Maria Réupi e Ivich Barrett Queirolo – Os conteúdos que produzimos têm perspectivas bem diversas. Por exemplo, com a produção do videoclipe Brega-Protesto: Sem destruição -, nós realizamos uma intervenção política direta contra o despejo de famílias da comunidade Caranguejo Tabaiares. O vídeo serviu como ferramenta política direta, pois ele tratava dessa remoção com uma linguagem jovem e descontraída. Rapidamente o vídeo bombou na internet trazendo muita repercussão pro caso. Tanto que o prefeito anunciou a interrupção das obras.

Entretanto, como havíamos dito, nossas produções são muito diversas – tanto do ponto de vista da forma quanto do conteúdo. Os filmes variam entre documentários, vídeos-artes, ficções, videoclipes. Muitos dos alunos são negros e LGBTQIAP+, corpos políticos cuja existência é perpassada por diversas violências estruturais mas que, definitivamente, não podem ser definidos pelo rótulo da carência. Ao contrário: são pura potência. Através dos filmes temos a oportunidade de entrar em contato com discursos incríveis. Vemos e ouvimos através de seus olhares aguçados e sensíveis. São visões de mundos, de vida e de arte indispensáveis.

Existe alguma mudança da edição do Coquevídeo de antes para a edição que foi retomada agora? Por que a mudança?

Ivich Barrett Queirolo – Entendemos que nossa pedagogia, as atividades e dinâmicas que propomos aos jovens, não podem vir pré-formatadas para serem aplicadas rigidamente. É nos espaços de troca, na convivência com os/as jovens, que vamos tentando decifrar o melhor caminho a seguir.
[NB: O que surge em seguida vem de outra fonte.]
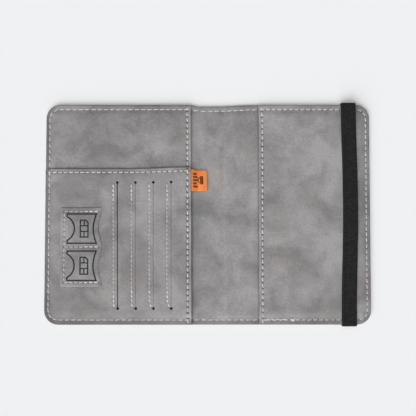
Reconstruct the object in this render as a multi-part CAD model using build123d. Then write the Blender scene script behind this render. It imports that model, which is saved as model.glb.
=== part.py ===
"""Passport holder wallet, lying open and flat. Millimetres, +Z up.

X runs across the open wallet, from the card side (-X) to the passport side (+X), and Y along the spine.
The origin is on the resting face, under the middle of the spine. Every soft sheet that crosses a fold line
is cut there, so that each stretch can move with its own body: front cover, spine or back cover.
"""

import math
import os

from build123d import *

# ---- driving dimensions -------------------------------------------------------------------------
OPEN_WIDTH = 221.0  # across both covers and the spine
HEIGHT = 150.0
CORNER_RADIUS = 9.5
SPINE_WIDTH = 10.0  # between the two fold lines
FOLD_CLEARANCE = 0.15  # each side of a fold line

HALF_WIDTH = OPEN_WIDTH / 2
HALF_HEIGHT = HEIGHT / 2
FOLD_X = SPINE_WIDTH / 2

# Sheet thicknesses
COVER_THICK = 1.0
BOARD_THICK = 0.5
SHIELD_THICK = 0.15
LINING_THICK = 0.7
TICKET_THICK = 0.8
CARD_PANEL_THICK = 0.9
PASSPORT_THICK = 0.9
PATCH_THICK = 0.7
LINER_THICK = 0.12
TAG_THICK = 0.5

# Heights: the low level is where a sheet is sewn down, the high level is its underside over what it covers
LINING_LOW = COVER_THICK
LINING_HIGH = COVER_THICK + BOARD_THICK + SHIELD_THICK + 0.05
LINING_TOP = LINING_HIGH + LINING_THICK
POCKET_LOW = LINING_LOW + LINING_THICK
TICKET_GAP = 0.4
TICKET_HIGH = LINING_TOP + TICKET_GAP
TICKET_TOP = TICKET_HIGH + TICKET_THICK
CARD_LOW = POCKET_LOW + TICKET_THICK
CARD_GAP = 0.9  # room for a 0.76 mm card and its fabric liner
CARD_HIGH = TICKET_TOP + CARD_GAP
CARD_TOP = CARD_HIGH + CARD_PANEL_THICK
PASSPORT_GAP = 1.0  # room for a passport's cover
PASSPORT_HIGH = LINING_TOP + PASSPORT_GAP
PASSPORT_TOP = PASSPORT_HIGH + PASSPORT_THICK
SIM_GAP = 0.8
PATCH_HIGH = CARD_TOP + SIM_GAP
PATCH_TOP = PATCH_HIGH + PATCH_THICK

# How far in from the wallet's edge each sheet rises, in x and in y
BOARD_INSET = (6.2, 6.9)
TICKET_INSET = (5.1, 5.8)
CARD_INSET = (4.1, 4.8)
BOARD_SPINE_X = 9.5  # the boards stop here, so that the fold lines stay soft
BOARD_CORNER = 4.8
LINING_CLEARANCE = 0.2  # between a board's edge and the lining that steps over it
SHIELD_MARGIN = 1.0
POCKET_CORNER = 5.0  # inner corner radius of the raised part of a pocket

# Card side
PANEL_EDGE_X = -11.1  # free edge of the two left-hand pockets
PANEL_SEAM_X = -13.7
PANEL_HEM = 5.4
CARD_EDGE_Y = 31.3  # free edge of the card panel
CARD_SEAM_Y = 28.8
SLIT_X = [-61.4, -49.1, -36.9, -24.8]
SLIT_SEAM_OFFSET = 2.9
SLIT_MIDDLE_Y = -20.9
SLIT_LENGTH = 85.8  # between the centres of the end holes
SLIT_WIDTH = 0.9
SLIT_HOLE_RADIUS = 0.8
LINER_WIDTH = 88.6
LINER_DEPTH = 46.0
LINER_EDGE_INSET = 12.0  # the outermost liner stops this far from the wallet's edge
LINER_LIP = 3.5
LINER_STEP = 0.2
LINER_DROP = 0.27  # from the panel's underside down to the top liner's underside

# SIM patch
PATCH_LEFT = -99.1
PATCH_RIGHT = -72.2
PATCH_WAVE = 2.4  # how far the free edge dips between the seams
PATCH_SEAM_X = -97.4
PATCH_SEAM_END = -74.2
PATCH_SEAMS_Y = [2.0, -22.1, -46.4]
PATCH_OVERHANG = 2.3  # past the outer seams
PATCH_BORDER = 1.5  # from a seam to the pocket that it closes

# Passport side
PASSPORT_EDGE_X = 34.8
PASSPORT_SEAM_X = 37.3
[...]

O Coquevídeo se tornou um fluxo contínuo de formação, e com o passar do tempo, essa porosidade necessária ao espaço de formação se confirmou ainda mais.

Começamos como um curso dividido em eixos relacionados ao trabalho de criação audiovisual (imaginar, olhar, escutar, performar e montar), que contava com uma equipe fixa de coordenação e educadores e educadoras, mas também com muites convidades, profissionais do audiovisual e artistas de várias áreas e lugares diferentes que ofereceram oficinas pontuais e nos provocaram a experimentar linguagens, técnicas, equipamentos, exercitar nossa criatividade e conhecimentos e dar vazão a nossas ideias em obras audiovisuais. Hoje essa dinâmica ainda está presente, mas nosso foco agora é gerar um laboratório de criação audiovisual onde es jovens possam realizar seus filmes de maneira estruturada e que as oficinas realizadas estejam mais voltadas para as necessidades dos projetos.